* **SUPPLIED MATERIAL**:
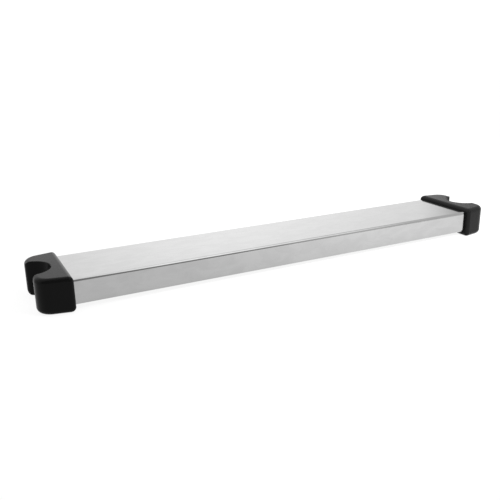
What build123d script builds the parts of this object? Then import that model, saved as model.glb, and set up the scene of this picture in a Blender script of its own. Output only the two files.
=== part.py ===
from build123d import *
import math
import os

# Magnetic nail sweeper bar: a stainless housing with ferrite magnets inside and a notched cap on each end.
# X runs along the bar, the front faces -Y, +Z is up, and z = 0 is the underside of the end caps.
# Lengths are millimetres and angles are degrees.

# Whole bar
OVERALL_LENGTH = 610.0
HOUSING_DEPTH = 88.2
HOUSING_HEIGHT = 28.5

# Housing tube, formed from stainless sheet
SHEET_THICKNESS = 1.0
BEND_RADIUS = 3.4  # outside of the four long bends

# End caps, moulded in black plastic
CAP_LENGTH = 37.0
CAP_RIM_SIDE = 6.3  # how far the cap stands proud of the steel, front and back
CAP_RIM_TOP = 4.7
CAP_RIM_BOTTOM = 6.0
CAP_SIDE_TAPER = 10.7
CAP_OUTER_CORNER_RADIUS = 16.9
CAP_INNER_CORNER_RADIUS = 4.0
CAP_EDGE_RADIUS = 5.4
CAP_WALL = 4.5  # round the cores that hollow the prongs
SOCKET_DEPTH = 10.0
SOCKET_CLEARANCE = 0.15

# Notch that each cap hangs by
NOTCH_RADIUS = 22.5
NOTCH_WEB = 4.0  # plastic between the socket and the notch
NOTCH_TIP_RADIUS = 6.4
NOTCH_EDGE_BREAK = 0.7
CORNER_SHARE = 0.68  # most of a prong's width that its outer corner may take
TIP_SHARE = 0.31  # most of it that the tip beside the notch may take

# Magnet stack
MAGNET_COUNT = 10
MAGNET_SIDE_GAP = 5.0
MAGNET_JOINT_GAP = 0.2
MAGNET_CHAMFER = 1.0
PLATE_THICKNESS = 6.35
PLATE_SIDE_GAP = 0.3
PLATE_CHAMFER = 0.5
FOAM_THICKNESS = 1.1
FOAM_SIDE_GAP = 0.6  # from the end of the roof's bend

# End blocks, which close the tube and take the cap screws
END_BLOCK_LENGTH = 22.5
END_BLOCK_CLEARANCE = 0.2

# Cap screws, countersunk and driven from below
SCREW_SHANK_RADIUS = 2.1
SCREW_HEAD_RADIUS = 4.0
SCREW_HEAD_HEIGHT = 2.3
SCREW_LENGTH = 16.0
SCREW_POINT_LENGTH = 3.0
SCREW_RECESS = 1.2  # head below the cap's underside
SCREW_SPACING = 56.0
SCREW_TO_SOCKET_FLOOR = 3.8
SCREW_CLEARANCE = 0.2
PILOT_CLEARANCE = 0.05
DRIVE_SLOT_LENGTH = 4.2
DRIVE_SLOT_WIDTH = 0.9
DRIVE_SLOT_DEPTH = 1.5

# Sizes that follow
cap_height = CAP_RIM_BOTTOM + HOUSING_HEIGHT + CAP_RIM_TOP
cap_half_depth = HOUSING_DEPTH / 2 + CAP_RIM_SIDE
cap_face = OVERALL_LENGTH / 2 - CAP_LENGTH  # x of the face that the bar enters
taper_slope = math.tan(math.radians(CAP_SIDE_TAPER))
cap_end_half_depth = cap_half_depth - CAP_LENGTH * taper_slope
notch_centre = SOCKET_DEPTH + NOTCH_WEB + NOTCH_RADIUS
notch_chord_offset = max(notch_centre - CAP_LENGTH, 0)
notch_mouth_half = math.sqrt(NOTCH_RADIUS**2 - notch_chord_offset**2)

# Each prong's end carries the outer corner and the notch's tip, so both are limited by its width.
prong_width = cap_end_half_depth - notch_mouth_half
corner_room = CORNER_SHARE * prong_width / math.tan(math.radians((90 - CAP_SIDE_TAPER) / 2))
outer_corner_radius = min(CAP_OUTER_CORNER_RADIUS, corner_room)
tip_radius = min(NOTCH_TIP_RADIUS, TIP_SHARE * prong_width)
tip_x = CAP_LENGTH - tip_radius  # centre of a prong's tip, which touches the notch and the cap's end
tip_y = math.sqrt((NOTCH_RADIUS + tip_radius) ** 2 - max(notch_centre - tip_x, 0) ** 2)

housing_middle = CAP_RIM_BOTTOM + HOUSING_HEIGHT / 2
tube_end = cap_face + SOCKET_DEPTH - SOCKET_CLEARANCE
inside_depth = HOUSING_DEPTH - 2 * SHEET_THICKNESS
inside_height = HOUSING_HEIGHT - 2 * SHEET_THICKNESS
inside_radius = BEND_RADIUS - SHEET_THICKNESS
inside_floor = CAP_RIM_BOTTOM + SHEET_THICKNESS

magnet_row_end = tube_end - END_BLOCK_LENGTH
stack_length = 2 * (magnet_row_end - MAGNET_JOINT_GAP)
magnet_pitch = (2 * magnet_row_end - MAGNET_JOINT_GAP) / MAGNET_COUNT
magnet_length = magnet_pitch - MAGNET_JOINT_GAP
magnet_depth = inside_depth - 2 * MAGNET_SIDE_GAP
magnet_height = inside_height - PLATE_THICKNESS - FOAM_THICKNESS
plate_bottom = inside_floor + magnet_height
wall_to_bend = math.sqrt(max(2 * inside_radius * PLATE_SIDE_GAP - PLATE_SIDE_GAP**2, 0))
bend_relief = inside_radius - FOAM_THICKNESS - wall_to_bend  # chamfer that keeps the plate out of the bend

screw_hole_radius = SCREW_SHANK_RADIUS + SCREW_CLEARANCE
screw_from_face = SOCKET_DEPTH - SCREW_TO_SOCKET_FLOOR
screw_places = {"front": -SCREW_SPACING / 2, "back": SCREW_SPACING / 2}


def x_prism(depth, height, radius, x_from, x_to, z_middle):
    """Bar of rounded-rectangle section that lies along X."""
    section = Plane.YZ * RectangleRounded(depth, height, radius)
    return Pos(x_from, 0, z_middle) * extrude(section, amount=x_to - x_from)


def flat_block(length, depth, height, z_bottom):
    """Rectangular block centred on X and Y."""
    return Pos(0, 0, z_bottom + height / 2) * Box(length, depth, height)


def strip(x_from, x_to, half_depth):
    """Plan rectangle centred on Y."""
    return Pos((x_from + x_to) / 2, 0) * Rectangle(x_to - x_from, 2 * half_depth)


def housing_tube():
    """Thin-walled tube with a hole in its floor for each cap screw."""
    outside = x_prism(HOUSING_DEPTH, HOUSING_HEIGHT, BEND_RADIUS, -tube_end, tube_end, housing_middle)
    inside = x_prism(inside_depth, inside_height, inside_radius, -tube_end, tube_end, housing_middle)
    tube = outside - inside
    for hole in at_screws(Cylinder(screw_hole_radius, 2 * inside_floor)):
        tube -= hole
        tube -= mirror(hole, about=Plane.YZ)
    return tube


def back_plate():
    """Mild steel plate on the magnets, which turns their field down through the housing's floor."""
    plate_depth = inside_depth - 2 * PLATE_SIDE_GAP
    plate = flat_block(stack_length, plate_depth, PLATE_THICKNESS, plate_bottom)
    return chamfer(plate.edges(), max(PLATE_CHAMFER, bend_relief))


def foam_pad():
    """Strip that presses the stack down from the housing's roof."""
    foam_depth = inside_depth - 2 * (inside_radius + FOAM_SIDE_GAP)
    return flat_block(stack_length, foam_depth, FOAM_THICKNESS, plate_bottom + PLATE_THICKNESS)


def magnet_block(place):
    """Ferrite block at its place in the row, counted from the left."""
    block = flat_block(magnet_length, magnet_depth, magnet_height, inside_floor)
    block = chamfer(block.edges(), MAGNET_CHAMFER)
    x_middle = (place - (MAGNET_COUNT - 1) / 2) * magnet_pitch
    return Pos(x_middle, 0, 0) * block


def at_screws(shape):
    """One copy of a shape on each screw axis of the right cap."""
    axis_x = cap_face + screw_from_face
    return [Pos(axis_x, y, 0) * shape for y in screw_places.values()]


def cap_screw():
    """Countersunk screw on the Z axis, its head down."""
    head_top = SCREW_RECESS + SCREW_HEAD_HEIGHT
    point_start = SCREW_RECESS + SCREW_LENGTH - SCREW_POINT_LENGTH
    profile = Polyline(
        (0, SCREW_RECESS),
        (SCREW_HEAD_RADIUS, SCREW_RECESS),
        (SCREW_SHANK_RADIUS, head_top),
        (SCREW_SHANK_RADIUS, point_start),
        (0, SCREW_RECESS + SCREW_LENGTH),
        close=True,
    )
    screw = revolve(Plane.XZ * make_face(profile), Axis.Z)
    slot = Box(DRIVE_SLOT_LENGTH, DRIVE_SLOT_WIDTH, 2 * DRIVE_SLOT_DEPTH)
    for turn in (45, 135):
        screw -= Pos(0, 0, SCREW_RECESS) * Rot(0, 0, turn) * slot
    return screw


def screw_passage():
    """Recess, countersink and clearance hole for one cap screw, on the Z axis."""
    head_radius = SCREW_HEAD_RADIUS + SCREW_CLEARANCE
    recess = Cylinder(head_radius, 2 * SCREW_RECESS)
    countersink = Cone(head_radius, screw_hole_radius, SCREW_HEAD_HEIGHT)
    hole = Cylinder(screw_hole_radius, 2 * inside_floor)
    return recess + Pos(0, 0, SCREW_RECESS + SCREW_HEAD_HEIGHT / 2) * countersink + hole


def end_block():
    """Block in the right end of the tube."""
    depth = inside_depth - 2 * END_BLOCK_CLEARANCE
    height = inside_height - 2 * END_BLOCK_CLEARANCE
    x_from = tube_end - END_BLOCK_LENGTH
    block = x_prism(depth, height, inside_radius, x_from, tube_end, housing_middle)
    pilot = Cylinder(SCREW_SHANK_RADIUS + PILOT_CLEARANCE, 2 * (SCREW_RECESS + SCREW_LENGTH))
    for hole in at_screws(pilot):
        block -= hole
    return block


def cap_plan(inset):
    """Plan of an end cap before its notch, its sides moved in by inset. x = 0 is the inner face."""
    side_shift = inset / math.cos(math.radians(CAP_SIDE_TAPER))
    end = CAP_LENGTH - inset
    inner_half = cap_half_depth - side_shift
    outer_half = inner_half - end * taper_slope
    corners = [(0, -inner_half), (end, -outer_half), (end, outer_half), (0, inner_half)]
    plan = make_face(Polyline(*corners, close=True))
    outer_corners = plan.vertices().sort_by(Axis.X)[-2:]
    return fillet(outer_corners, outer_corner_radius - inset)


def notch_plan(growth):
    """Plan of the notch, its wall moved out by growth and its mouth carried past the cap."""
    radius = NOTCH_RADIUS + growth
    round_end = Pos(notch_centre, 0) * Circle(radius)
    return round_end + strip(notch_centre, notch_centre + CAP_LENGTH, radius)


def flared_notch_plan():
    """Plan of the notch with its mouth rounded into the ends of the prongs."""
    far_end = notch_centre + CAP_LENGTH
    start = max(notch_centre, tip_x)
    corners = [(start, 0), (tip_x, -tip_y), (far_end, -tip_y), (far_end, tip_y), (tip_x, tip_y)]
    flare = make_face(Polyline(*corners, close=True))
    for side in (-1, 1):
        flare -= Pos(tip_x, side * tip_y) * Circle(tip_radius)
    return notch_plan(0) + flare


def rounded_cap_block():
    """Outer form of an end cap before it is cut."""
    plan = cap_plan(0)
    inner_corners = plan.vertices().group_by(Axis.X)[0]
    plan = fillet(inner_corners, CAP_INNER_CORNER_RADIUS)
    block = extrude(plan, amount=cap_height)
    levels = block.edges().group_by(Axis.Z)
    return fillet(levels[0] + levels[-1], CAP_EDGE_RADIUS)


def notch_cutter():
    """Notch through the full height, with a small break along its upper and lower edges."""
    plan = flared_notch_plan()
    cutter = Pos(0, 0, -NOTCH_EDGE_BREAK) * extrude(plan, amount=cap_height + 2 * NOTCH_EDGE_BREAK)
    lower_break = extrude(plan, amount=NOTCH_EDGE_BREAK, taper=-45)
    upper_break = Pos(0, 0, cap_height - NOTCH_EDGE_BREAK) * lower_break
    mirrored_break = Pos(0, 0, NOTCH_EDGE_BREAK) * mirror(lower_break, about=Plane.XY)
    return cutter + upper_break + mirrored_break


def prong_cores():
    """Hollows that run from the socket into both prongs."""
    start = SOCKET_DEPTH - SOCKET_CLEARANCE
    plan = cap_plan(CAP_WALL) & strip(start, CAP_LENGTH, cap_half_depth)
    plan -= notch_plan(CAP_WALL)
    return Pos(0, 0, CAP_RIM_BOTTOM) * extrude(plan, amount=HOUSING_HEIGHT)


def end_cap():
    """Right end cap."""
    socket_depth = HOUSING_DEPTH + 2 * SOCKET_CLEARANCE
    socket_height = HOUSING_HEIGHT + 2 * SOCKET_CLEARANCE
    socket_radius = BEND_RADIUS + SOCKET_CLEARANCE
    socket = x_prism(socket_depth, socket_height, socket_radius, -CAP_WALL, SOCKET_DEPTH, housing_middle)
    cap = rounded_cap_block() - notch_cutter()
    cap -= socket
    cap -= prong_cores()
    cap = Pos(cap_face, 0, 0) * cap
    for passage in at_screws(screw_passage()):
        cap -= passage
    return cap


def both_ends(name, right_shape):
    """The right piece and its mirror image at the left end."""
    return {f"{name}_right": right_shape, f"{name}_left": mirror(right_shape, about=Plane.YZ)}


def all_pieces():
    """Every solid by the name of its node."""
    pieces = {"housing_tube": housing_tube(), "back_plate": back_plate(), "foam_pad": foam_pad()}
    for place in range(MAGNET_COUNT):
        pieces[f"magnet_block_{place + 1:02d}"] = magnet_block(place)
    pieces.update(both_ends("end_block", end_block()))
    pieces.update(both_ends("end_cap", end_cap()))
    for side, screw in zip(screw_places, at_screws(cap_screw())):
        pieces.update(both_ends(f"cap_screw_{side}", screw))
    return pieces


os.makedirs("parts", exist_ok=True)
for node, piece in all_pieces().items():
    export_step(piece, f"parts/{node}.step")
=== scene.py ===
"""Finishes and studio for a magnet sweeper bar, laid out as an add-on and run as a script."""

import math

import bpy
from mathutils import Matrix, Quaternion, Vector

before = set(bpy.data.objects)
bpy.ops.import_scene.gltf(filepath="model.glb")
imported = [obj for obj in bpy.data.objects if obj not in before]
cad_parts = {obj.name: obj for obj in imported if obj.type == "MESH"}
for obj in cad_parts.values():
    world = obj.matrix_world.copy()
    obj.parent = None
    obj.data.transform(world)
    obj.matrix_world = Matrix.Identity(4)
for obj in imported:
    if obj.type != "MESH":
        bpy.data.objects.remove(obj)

bl_info = {
    "name": "Magnet Sweeper Bar",
    "version": (1, 0, 0),
    "blender": (4, 5, 0),
    "location": "View3D > Sidebar > Sweeper Bar",
    "description": "Gives the sweeper bar its finishes and sets up its studio",
    "category": "Object",
}

MICRON = 0.000001
WHITE = (1.0, 1.0, 1.0, 1.0)

# Sockets of a Mix node that mixes colours
MIX_FACTOR, MIX_FIRST, MIX_SECOND, MIX_RESULT = 0, 6, 7, 2

# The plastic's lightest places and the floor's darkest ones, as shares of their tone
PLASTIC_LIGHTEST = 1.35
FLOOR_DARKEST = 0.99

# Floor, in metres
FLOOR_RADIUS = 12.0
FLOOR_SIDES = 96
FLOOR_DROP = 0.0002  # below the end caps, so that no two faces share a plane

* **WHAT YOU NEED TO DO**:
Give again, word for word, the lines starting at the line that has "for place in" and ending at the line that has "obj.parent = None", with both of those lines included and nothing else.

* **RESULT**:
    for place in range(MAGNET_COUNT):
        pieces[f"magnet_block_{place + 1:02d}"] = magnet_block(place)
    pieces.update(both_ends("end_block", end_block()))
    pieces.update(both_ends("end_cap", end_cap()))
    for side, screw in zip(screw_places, at_screws(cap_screw())):
        pieces.update(both_ends(f"cap_screw_{side}", screw))
    return pieces


os.makedirs("parts", exist_ok=True)
for node, piece in all_pieces().items():
    export_step(piece, f"parts/{node}.step")
=== scene.py ===
"""Finishes and studio for a magnet sweeper bar, laid out as an add-on and run as a script."""

import math

import bpy
from mathutils import Matrix, Quaternion, Vector

before = set(bpy.data.objects)
bpy.ops.import_scene.gltf(filepath="model.glb")
imported = [obj for obj in bpy.data.objects if obj not in before]
cad_parts = {obj.name: obj for obj in imported if obj.type == "MESH"}
for obj in cad_parts.values():
    world = obj.matrix_world.copy()
    obj.parent = None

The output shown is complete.